You can also see the concern over new-model masculinity in Ross Douthat's weekend column that mentioned The Love Affairs of Nathaniel P., a novel about an ostensibly sensitive Brooklyn literary cad. In Douthat's telling, Nathaniel P. is, like the conservative interpretation of Pajama Boy, essentially rendered immature by the lack of demands that a permissive post-feminist society places on him. "In this landscape," Douthat writes, "what Nate wants—sex, and the validation that comes with being wanted—he reliably gets. But what his lovers want, increasingly, as their cohort grows older—a more permanent commitment—he can afford to persistently withhold, feeling guilty but not that guilty about doing so." Douthat holds up annoying Nate and implies that eventually liberals will grow so frustrated with this most-indulgent, selfish masculinity that they will return to the social conservatism that underpins civilization. Pajama Boy might be winning now, but even Oberlin girls (or at least their parents) will eventually find him unmanly, in other words.

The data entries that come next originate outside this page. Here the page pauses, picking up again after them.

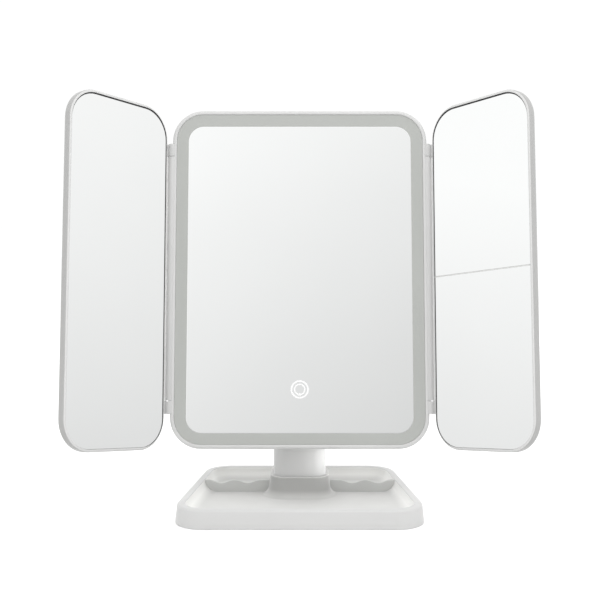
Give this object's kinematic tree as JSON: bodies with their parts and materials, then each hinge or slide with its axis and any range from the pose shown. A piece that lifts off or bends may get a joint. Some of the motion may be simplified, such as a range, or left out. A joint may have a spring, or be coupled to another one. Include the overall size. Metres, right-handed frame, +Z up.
{
  "type": "lighted vanity mirror",
  "caption": "Free-standing trifold makeup mirror with a frosted light band, folding side mirrors, a tilting head and a tray base.",
  "frame": {"origin": "centre of the base underside, on the table", "axes": "+X to the right across the wings, -Y to the front, +Z up"},
  "size_m": [0.31, 0.1455, 0.2915],
  "materials": {
    "white_plastic": "satin white moulded plastic",
    "tray_plastic": "satin off-white moulded plastic",
    "frosted_band": "frosted light grey, unlit",
    "mirror_glass": "silvered glass",
    "grey_rubber": "matte",
    "black_gasket": "black edge seal",
    "friction_rubber": "matte",
    "foam_tape": "matte foam",
    "battery_wrap": "plain printed sleeve without text",
    "circuit_board": "solder mask",
    "weight_steel": "zinc plated",
    "shaft_steel": "turned",
    "screw_steel": "zinc plated",
    "contact_steel": "nickel plated"
  },
  "bodies": {
    "base": {"anti_slip_pad": "grey_rubber", "base_screw_front_left": "screw_steel", "base_screw_front_right": "screw_steel", "base_screw_rear_left": "screw_steel", "base_screw_rear_right": "screw_steel", "base_shell": "white_plastic", "base_weight_plate": "weight_steel", "pedestal_collar": "tray_plastic", "post": "white_plastic", "post_screw_left": "screw_steel", "post_screw_right": "screw_steel", "tray_divider_left": "tray_plastic", "tray_divider_right": "tray_plastic"},
    "head": {"battery_cell_1": "battery_wrap", "battery_cell_2": "battery_wrap", "battery_cell_3": "battery_wrap", "battery_cell_4": "battery_wrap", "battery_contact_left": "contact_steel", "battery_contact_right": "contact_steel", "bracket_screw_bottom_left": "screw_steel", "bracket_screw_bottom_right": "screw_steel", "bracket_screw_top_left": "screw_steel", "bracket_screw_top_right": "screw_steel", "control_board": "circuit_board", "friction_washer_left": "friction_rubber", "friction_washer_right": "friction_rubber", "led_strip": "circuit_board", "light_diffuser": "frosted_band", "light_tray": "white_plastic", "main_frame": "white_plastic", "main_mirror": "mirror_glass", "pivot_cap_left": "white_plastic", "pivot_cap_right": "white_plastic", "rear_cover": "white_plastic", "rear_cover_screw_bottom_left": "screw_steel", "rear_cover_screw_bottom_right": "screw_steel", "rear_cover_screw_top_left": "screw_steel", "rear_cover_screw_top_right": "screw_steel", "tilt_bracket": "white_plastic", "tilt_shaft": "shaft_steel", "touch_sensor_pad": "circuit_board", "usb_socket": "contact_steel"},
    "battery_door": {"battery_door": "white_plastic"},
    "left_wing": {"left_hinge_pin_lower": "shaft_steel", "left_hinge_pin_upper": "shaft_steel", "left_mirror": "mirror_glass", "left_mirror_gasket": "black_gasket", "left_mirror_tape": "foam_tape", "left_wing_frame": "white_plastic"},
    "right_wing": {"right_hinge_pin_lower": "shaft_steel", "right_hinge_pin_upper": "shaft_steel", "right_lower_mirror": "mirror_glass", "right_lower_mirror_tape": "foam_tape", "right_mirror_gasket": "black_gasket", "right_upper_mirror": "mirror_glass", "right_upper_mirror_tape": "foam_tape", "right_wing_frame": "white_plastic"}
  },
  "joints": [
    {"name": "panel_tilt", "type": "hinge", "parent": "base", "child": "head", "pos_m": [0, 0.0186, 0.066], "axis": [1, 0, 0], "range_deg": [-79.3, 10.68]},
    {"name": "left_wing_fold", "type": "hinge", "parent": "head", "child": "left_wing", "pos_m": [-0.0913, 0.00377, 0.16283], "axis": [0, 0.1853, 0.9827], "range_deg": [-51, 129]},
    {"name": "right_wing_fold", "type": "hinge", "parent": "head", "child": "right_wing", "pos_m": [0.0913, 0.00377, 0.16283], "axis": [0, -0.1853, -0.9827], "range_deg": [-51, 129]},
    {"name": "battery_door_release", "type": "slide", "parent": "head", "child": "battery_door", "axis": [0, 0.9827, -0.1853], "range_m": [0, 0.025]}
  ]
}
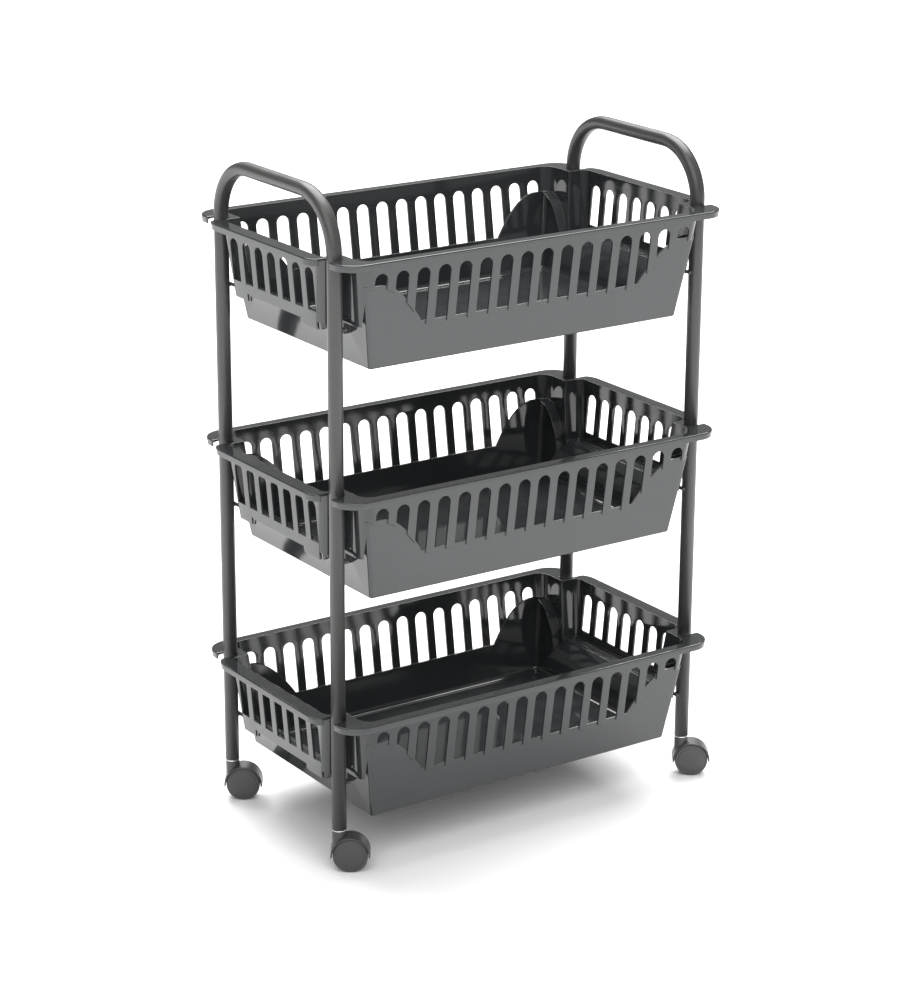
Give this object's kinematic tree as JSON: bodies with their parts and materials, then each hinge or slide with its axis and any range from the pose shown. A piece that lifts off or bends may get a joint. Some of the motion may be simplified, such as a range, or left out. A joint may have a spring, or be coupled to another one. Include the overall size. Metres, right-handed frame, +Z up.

Or: Just maybe, if the traditional images of what it means to be a man continue to evolve, stereotypes will telegraph less. "Fluent in feminist discourse" won't automatically signal "stand-up guy" to some, and "played football" won't mean the same to others. Surface-level attributes will be assigned only surface-level meaning. Maybe men will be evaluated on their actual character attributes. We can dream, anyway! The sleepwear is already on.